WinHttpCertCfg.exe -g -c LOCAL_MACHINE\MY -s “sqlserver.ms.com" -a "domain\service_account"

 So far we have SQL working with a cert issued to the FQDN of the server with SQL server service running under a non-admin service account (this could be the built-in Network Service as well). Great! How about using it on a cluster with certificate issued to the FQDN of the cluster VIP? Well, this will require configuration option number two also known as:

The not-so-easy way

Next we got another cert issued to the FQDN of the VIP; imported it and granted permissions pretty much the same way as above. As you already know (you already read part one – right?) we had a hard time configuring the Certificate portion of the HKEY_LOCAL_MACHINE\SOFTWARE\Microsoft\Microsoft SQL Server\MSSQL.x\MSSQLServer\SuperSocketNetLib registry key correctly.
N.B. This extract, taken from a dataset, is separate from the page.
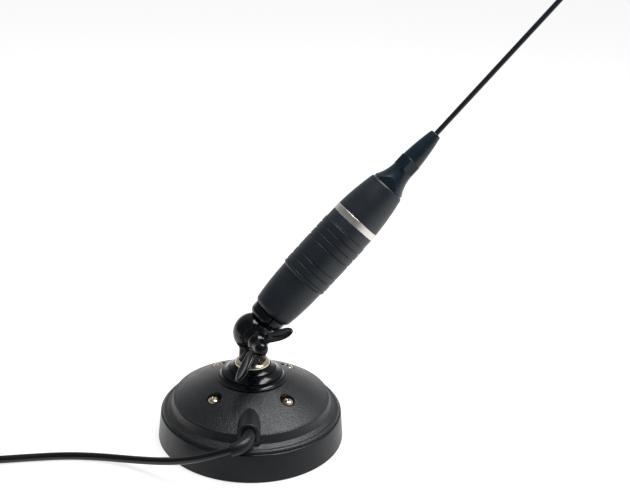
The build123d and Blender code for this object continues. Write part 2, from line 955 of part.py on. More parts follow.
def plug_ring():
    lip_start = plug_rear_length + plug_barrel_length - ring_lip - 0.4
    end = lip_start + ring_length
    blank = turned_points(
        (plug_barrel_radius + pin_gap, lip_start),
        (ring_radius - 1.2, lip_start),
        (ring_radius, lip_start + 1.2),
        (ring_radius, end - 0.6),
        (ring_radius - 0.6, end),
        (ring_thread_radius, end),
        (ring_thread_radius, lip_start + ring_lip),
        (plug_barrel_radius + pin_gap, lip_start + ring_lip),
    )
    flute = rod(ring_flute_radius, lip_start + ring_flute_margin, end - ring_flute_margin)
    flutes = PolarLocations(ring_radius + ring_flute_radius * 0.55, ring_flute_count) * flute
    return on_plug(blank - flutes)


def plug_insulator():
    end = plug_rear_length + plug_barrel_length + plug_flange_length + plug_sleeve_length
    return on_plug(tube(insulator_radius, plug_pin_root_radius + thread_gap, end - insulator_length, end))


def plug_pin():
    end = plug_rear_length + plug_barrel_length + plug_flange_length + plug_sleeve_length
    pin = rod(plug_pin_radius, end, end + plug_pin_reach)
    pin = fillet(pin.edges().group_by(Axis.Z)[-1], plug_pin_round)
    return on_plug(pin + rod(plug_pin_root_radius, end - insulator_length, end))


pieces = {
    "rubber_boot": rubber_boot(),
    "steel_pot": steel_pot(),
    "ring_magnet": ring_magnet(),
    "base_cover": base_cover(),
    "cover_screws": cover_screws(),
    "mount_cone": mount_cone(),
    "mount_nut": mount_nut(),
    "contact_ring": contact_ring(),
    "mount_insulator": mount_insulator(),
    "centre_stud": centre_stud(),
    "stud_nut": stud_nut(),
    "solder_lug": solder_lug(),
    "inner_cable": inner_cable(),
    "cable_boot": cable_boot(),
    "lower_knuckle": lower_knuckle(),
    "friction_disc": friction_disc(),
    "upper_knuckle": upper_knuckle(),
    "spring_washer": spring_washer(),
    "wing_screw": wing_screw(),
    "coil_housing": coil_housing(),
    "trim_ring": trim_ring(),
    "upper_housing": upper_housing(),
    "base_ferrule": base_ferrule(),
    "coil_former": coil_former(),
    "coil_winding": coil_winding(),
    "whip_adaptor": whip_adaptor(),
    "whip_holder": whip_holder(),
    "whip_collet": whip_collet(),
    "whip": whip(),
    "cable_run": cord(cable_points, cable_radius, "cable_run"),
    "cable_coil": cable_coil(),
    "cable_tail": cord(tail_points, cable_radius, "cable_tail"),
    "coil_tie": coil_tie(),
    "plug_body": plug_body(),
    "plug_ring": plug_ring(),
    "plug_insulator": plug_insulator(),
    "plug_pin": plug_pin(),
}

for name, solid in pieces.items():
    export_step(solid, f"parts/{name}.step")
print(len(pieces), "nodes")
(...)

Reading KB articles and trying thumbprint; serial number; friendly name; the entire public key (1024 bytes) didn’t help much so I got the idea to take a step back and see what is inside that reg key when having the SQL server configured “the easy way” (using the UI to select the cert). It is the thumbprint alright, but with one caveat – NO extra spaces. Running certutil.exe –store MY will list all certificates from the local machine store and some of the certificate details including the thumbprint (a.k.a. Cert Hash) which looks like this:

Cert Hash(sha1): 8a 02 6b 32 a3 56 fa b9 41 30 32 df 70 03 3d 77 74 76 ed 14

 So the string that needs to be present in the registry is this very same hash minus the spaces:

8a026b32a356fab9413032df70033d777476ed14

Finally (after couple of hours) we managed to convince SQL to accept our updated cert. At the same time Mr. Debug finds out that the original issue was because of name resolution and not because of the cert after all.

So, what’s the bottom line?

 We learned that SQL client really likes to do reverse DNS lookup and also how to configure SQL servers to use certificates issued to the cluster’s FQDN…not a waste of time after all. Well, at least that’s my story and I’m sticking to it!